SIGHTINGS



Reno Calls For National
Gun Licensing System
8-12-99

 

 
WASHINGTON (Reuters) - Two days after the shooting at a Los Angeles Jewish community centre, Attorney General Janet Reno on Thursday called on Congress to "seriously consider" tougher gun legislation that would include a national gun licensing system.
 
At her weekly news conference, Reno did not lay out a specific plan on how to implement such a proposal -- that in order to own a handgun, a person should get an operator's license first.
 
``I believe we must seriously explore the possibility of requiring the licensing of all handguns,'' Reno said, echoing similar suggestions made by President Bill Clinton earlier this year.
 
``It is common sense, pure common sense, to ensure that guns are only in the hands of those who know how to safely and lawfully use them and have the capacity and willingness to do so,'' she said.
 
At the White House, Clinton backed Reno, saying: ``I wanted to strongly support and associate myself with her comments on this.''
 
In a June television interview, Clinton suggested Americans should have to register their guns as they do their cars.
 
``Should we do more? Should people ought to have to register guns like they register their cars? Do I think that? Of course I do.

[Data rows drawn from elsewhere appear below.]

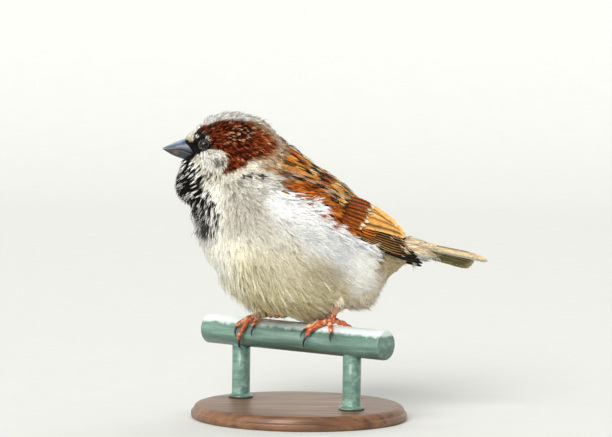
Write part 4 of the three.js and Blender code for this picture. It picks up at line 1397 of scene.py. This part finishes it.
def bill_half(name, node, ridge_line, upper):
    """One mandible: a ridged half shell that closes along the cutting edge."""
    steps, sides, inner_sides = 60, 34, 12
    x = (-44.0 - 15.45 * np.linspace(0, 1, steps) ** 0.85)[:, None]
    closing = table(TOMIUM, x) + (0.06 if upper else -0.1)
    height = table(ridge_line, x) - closing
    height = np.maximum(height, 0.05) if upper else np.minimum(height, -0.05)
    width = table(BILL_WIDTH, x) * (1 if upper else 0.9)
    turn = np.linspace(0, math.pi, sides)
    bulge = np.sin(turn) ** (0.95 if upper else 0.85)
    y = width * np.cos(turn) * (1 - 0.05 * np.sin(turn) ** 2)
    if upper:
        ridge = 0.05 * np.exp(-(((turn - math.pi / 2) / 0.16) ** 2)) * fall(x, -50, -44)
        off_pit = ((x - NOSTRIL[0]) / 0.75) ** 2 + ((np.abs(y) - NOSTRIL[1]) / 0.5) ** 2
        pit = np.exp(-off_pit) * (bulge > 0.3)
        bulge = bulge + ridge
        y = y * (1 - 0.14 * pit)
    inner = width * np.cos(np.linspace(math.pi, 0, inner_sides))[1:-1] * 0.96
    lines = (y, closing + height * bulge), (inner, closing)
    ring = np.concatenate([np.stack(np.broadcast_arrays(x, *line), -1) for line in lines], 1)
    points = ring.reshape(-1, 3)
    faces = np.roll(grid(steps, ring.shape[1]), -1, axis=1)

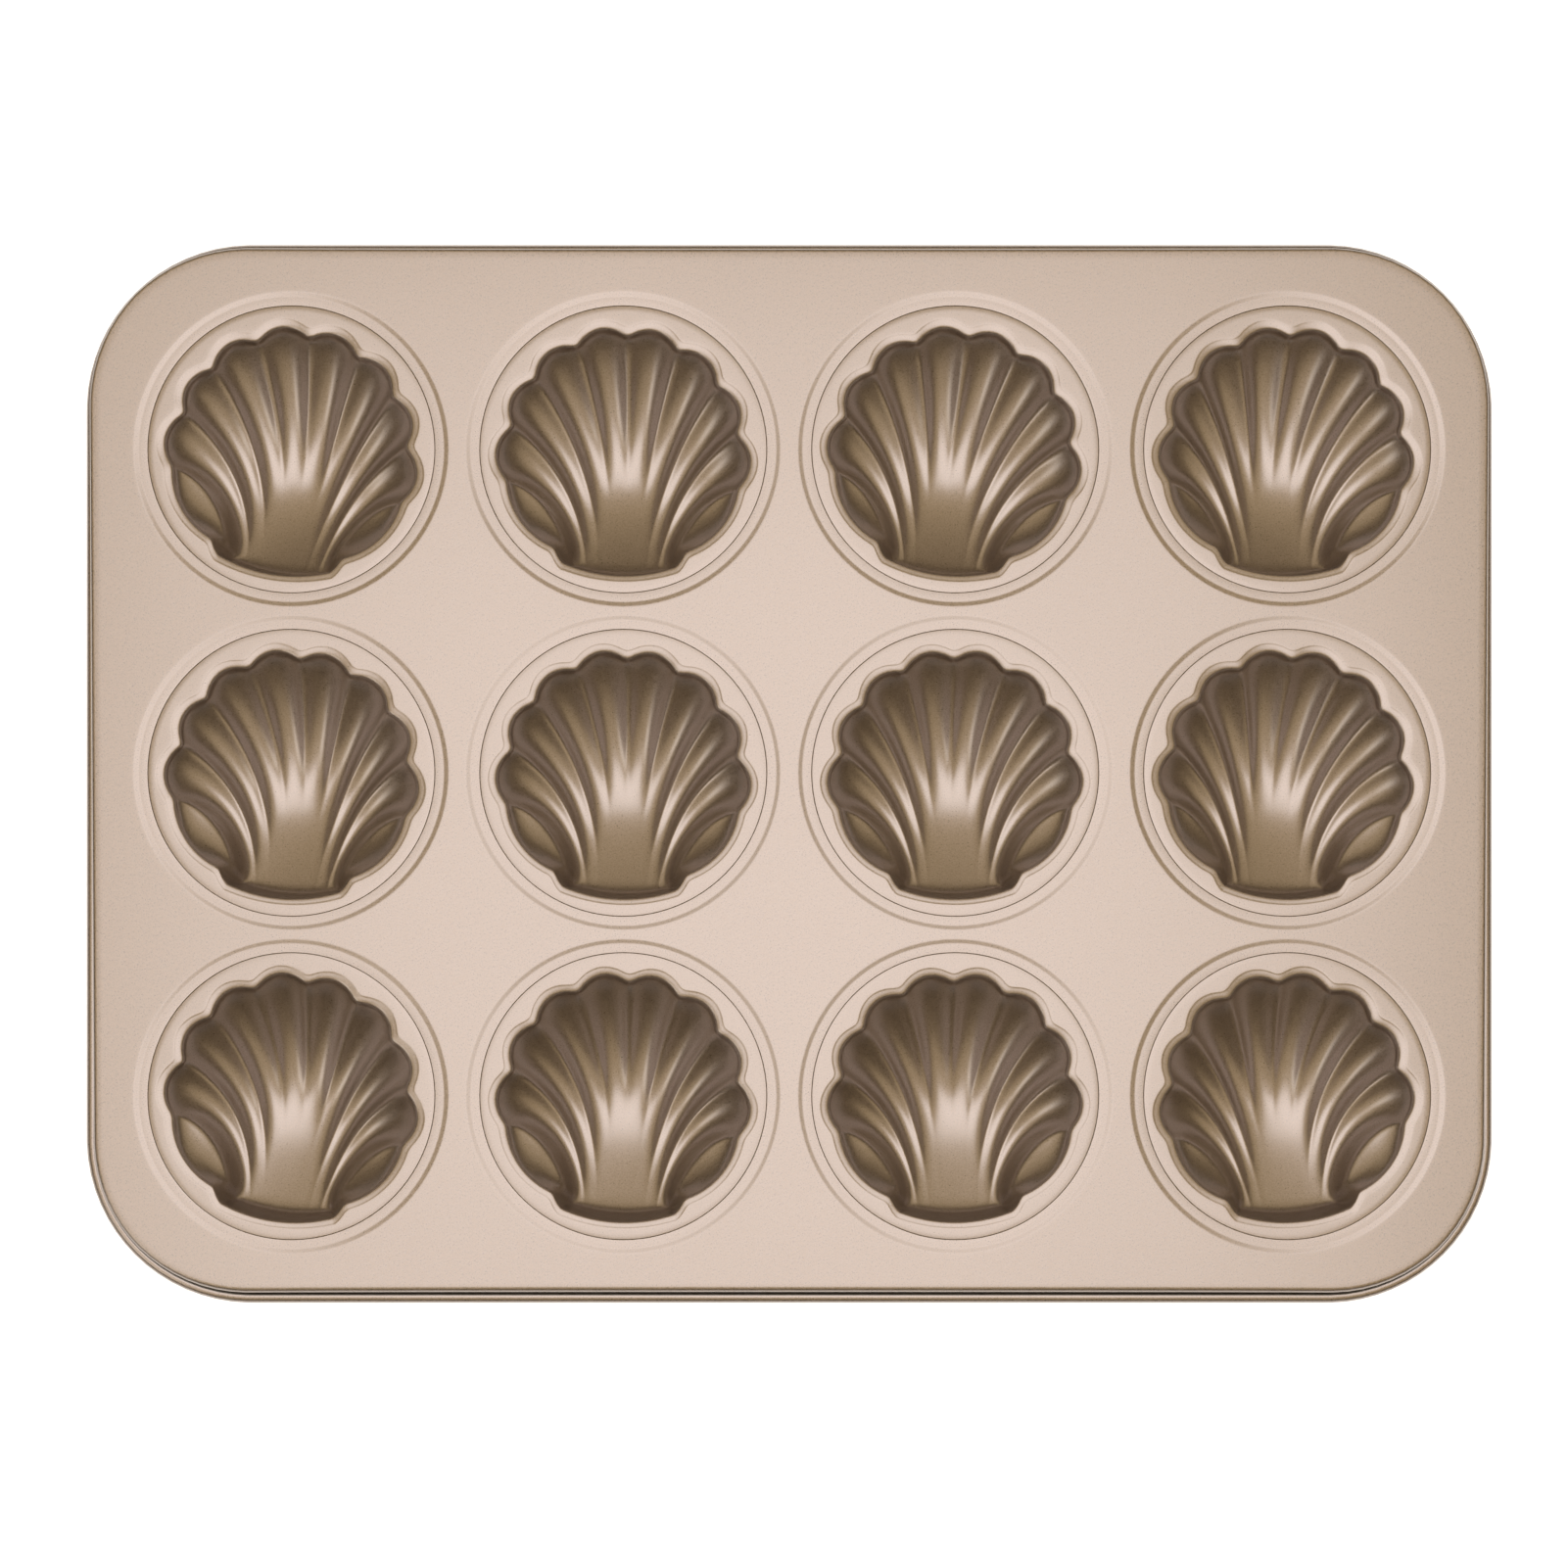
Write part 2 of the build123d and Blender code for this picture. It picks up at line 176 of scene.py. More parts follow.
coat = bpy.data.node_groups.new("release_coat", "ShaderNodeTree")
group_socket(coat, "Vector", "NodeSocketVector", "INPUT")
group_socket(coat, "Tone", "NodeSocketColor", "INPUT", (*coat_tone, 1))
group_socket(coat, "Grain", "NodeSocketFloat", "INPUT", 1.0)
group_socket(coat, "Cloud", "NodeSocketFloat", "INPUT", coat_cloud)
group_socket(coat, "Roughness", "NodeSocketFloat", "INPUT", coat_roughness)
group_socket(coat, "Color", "NodeSocketColor", "OUTPUT")
group_socket(coat, "Roughness", "NodeSocketFloat", "OUTPUT")
group_socket(coat, "Height", "NodeSocketFloat", "OUTPUT")
entry = coat.nodes.new("NodeGroupInput")
leave = coat.nodes.new("NodeGroupOutput")


def noise(tree, vector, scale, detail, roughness):
    """A noise texture's factor output, at a scale per metre."""
    node = tree.nodes.new("ShaderNodeTexNoise")
    node.inputs["Scale"].default_value = scale
    node.inputs["Detail"].default_value = detail
    node.inputs["Roughness"].default_value = roughness
    link(tree, vector, node.inputs["Vector"])
    return node.outputs["Fac"]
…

Of course I do,'' Clinton said then.
 
Bill Powers, director of public affairs for the National Rifle Association, said that most everything Clinton and Reno were calling for was already law.
 
``Deranged, psychotic people were not stopped by the present federal laws and wouldn't be stopped by the one or two laws Reno or Clinton proposed,'' he said. ``The present gun control laws are not being enforced.''
 
Calls by Reno, the nation's top law enforcement officer, come one day after Buford O'Neal Furrow Jr., 37, a suspect in Tuesday's shooting rampage in Los Angeles, turned himself in at the Federal Bureau of Investigation's office in Las Vegas.
 
Furrow, a member of the Aryan Nations group of white supremacists, was accused of spraying bullets into the North Valley Jewish Community Centre, wounding three young boys and two women.
 
He also confessed to killing Joseph Ileto, a Filipino-American postal worker, police said.
 
Next month when it returns from summer recess, Congress is likely to face heavy pressure to reconcile the differences between a bill passed by the Senate and one passed by the House of Representatives.
 
The Senate bill included several new gun control measures, including the controversial proposal to require background checks of all gun sales at gun shows. That is not in the House legislation, although there has still been some talk of a compromise in the conference committee working to produce one bill.
 
Reno said the Congress should approve the language in the Senate bill ``until we adopt comprehensive measures to keep guns away from those who should not have them.''
 
Reno also said the shootings at the Jewish centre and of the postman may be hate crimes. ``Although the investigations are still under way, these shootings appear to have been motivated by hate,'' she said.
 
``Eliminating hate crimes and eliminating bigotry and bitterness are among this nation's most important, and most enduring challenges,'' she said.